Product Details
- Publisher: Semiotext(e) (2021-03-23)
- Language: English
- Paperback: 168 pages
- ISBN-13: 9781635901443
- Item Weight: 266.49 grams
- Dimensions: 8.0 x 5.38 x 0.67 cm
Wayne Koestenbaum's first book of short fiction: a collection of whimsical, surreal, baroque, ribald, and heartbreaking fables.
In his first book of short fiction--a collection of whimsical, surreal, baroque, ribald, and heartbreaking fables--Wayne Koestenbaum takes the gloom and melancholy of our own terrifying political moment and finds subversive solace by overturning the customary protocols of tale-telling. Characters and narrators wander into strange locales; the difference between action and thinking, between reality and dream, grows moot in a heightened yet burlesque manner. The activities in The Cheerful Scapegoat are a cross between a comedy of manners and a Sadean orgy. Language has its own desires: figures of speech carry an erotic charge that straddles the line between slapstick and vertigo. Punishment hangs over every dialogue--but in the fable-world of The Cheerful Scapegoat, abjection comes with an undertaste of contentment. The tchotchkes of queer culture--codes and signifiers--get scrambled together in these stories and then blown up into an improbable soufflé.

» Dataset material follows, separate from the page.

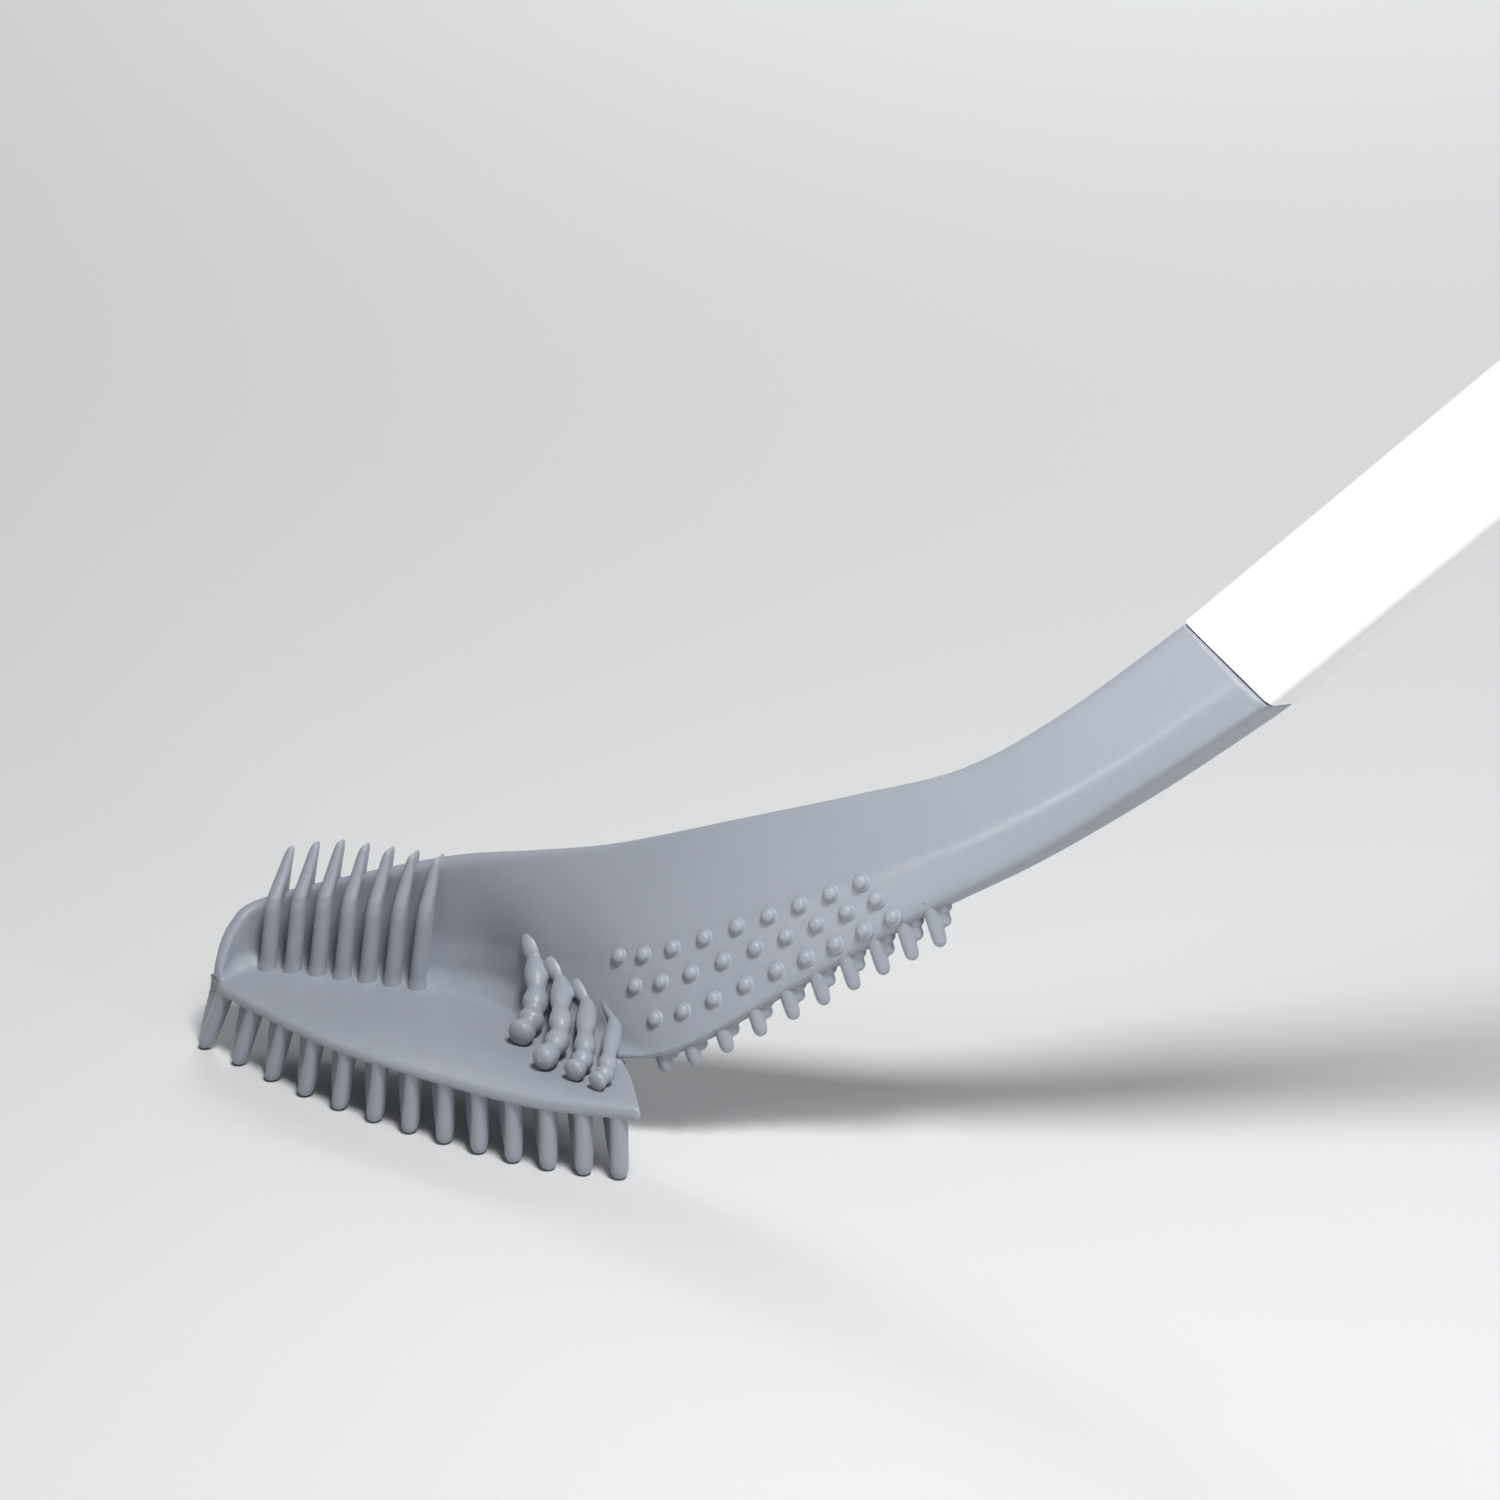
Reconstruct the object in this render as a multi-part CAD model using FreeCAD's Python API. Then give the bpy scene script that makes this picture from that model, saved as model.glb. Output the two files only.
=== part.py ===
"""Golf-club shaped toilet brush: a soft moulded head plugged onto a flat hollow handle.

Millimetres, +Z up.  The brush stands in the attitude it is used in: the sole is level, the
toe points along -X, the open side of the foot faces -Y and the handle climbs along +X at 45
degrees.  Shapes are drawn from the crease of the foot and moved at export, so that the
origin of every part is the centre of the hanging hole in the handle's end.
"""
import FreeCAD, Part
import os
from math import cos, radians, sin
from FreeCAD import Vector

# ---- handle -----------------------------------------------------------------------------
HANDLE_RISE = 45.0          # climb of the handle above the level
HANDLE_ROLL = 20.0          # lean of the flat face towards the sky, about the handle's length
JOINT_CENTRE = Vector(144.9, -7.8, 89.9)   # middle of the seam between head and handle
HANDLE_LENGTH = 190.0
HANDLE_WIDTH = 22.6
HANDLE_FRONT = 6.5          # flat face above the middle of the spigot
ROOT_BACK = 6.5             # back face below the middle of the spigot, at the seam
GRIP_BACK = 3.5             # the same along the grip, where the handle is thinner
FLARE_START = 12.0          # the back runs from the root depth to the grip depth
FLARE_END = 70.0
HANDLE_WALL = 2.0
SHELL_SPLIT = 1.5           # parting plane of the two shells, above the spigot's middle
EDGE_ROUND = 2.0
SEAM_SLANT = 12.0           # the seam is cut this far from square
SEAM_HALF = 0.3             # half the thickness of the ring in the seam
RING_SKIN = 0.8             # the ring stays this far inside the outer skin
HOLE_FROM_END = 12.0
HOLE_RADIUS = 4.0
EYELET_WALL = 1.4
OVERRUN = 20.0              # the handle is drawn this far past the seam, then cut there
HOLLOW_START = 5.0          # where the hollow of the handle begins
LARGE = 400.0               # side of a block that cuts everything on one side of a plane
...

Koestenbaum's fables travel in circles, slipping away from their original point and leading the reader to a paradisiacal suspension of fixed categories. Intensified sentences and curlicue narratives scheme together mesmerically to convince the reader to abandon old ways of thinking and to take on a commitment to the polymorphous, the wandering, the tangential. Koestenbaum's fables--emergency bulletins uttered in a perverse vernacular of syntactic pirouettes--alert us to the necessity of pushing language into new contortions of exactitude and ecstatic excess.
About the Author
Wayne Koestenbaum--poet, critic, novelist, artist, performer--has published nineteen books, including The Queen's Throat, which was praised by Susan Sontag as "a brilliant book" and was a National Book Critics Circle Award finalist. Formerly an Associate Professor of English at Yale and a Visiting Professor in the Yale School of Art's painting department, he is a Distinguished Professor of English, French, and Comparative Literature at the CUNY Graduate Center in New York City.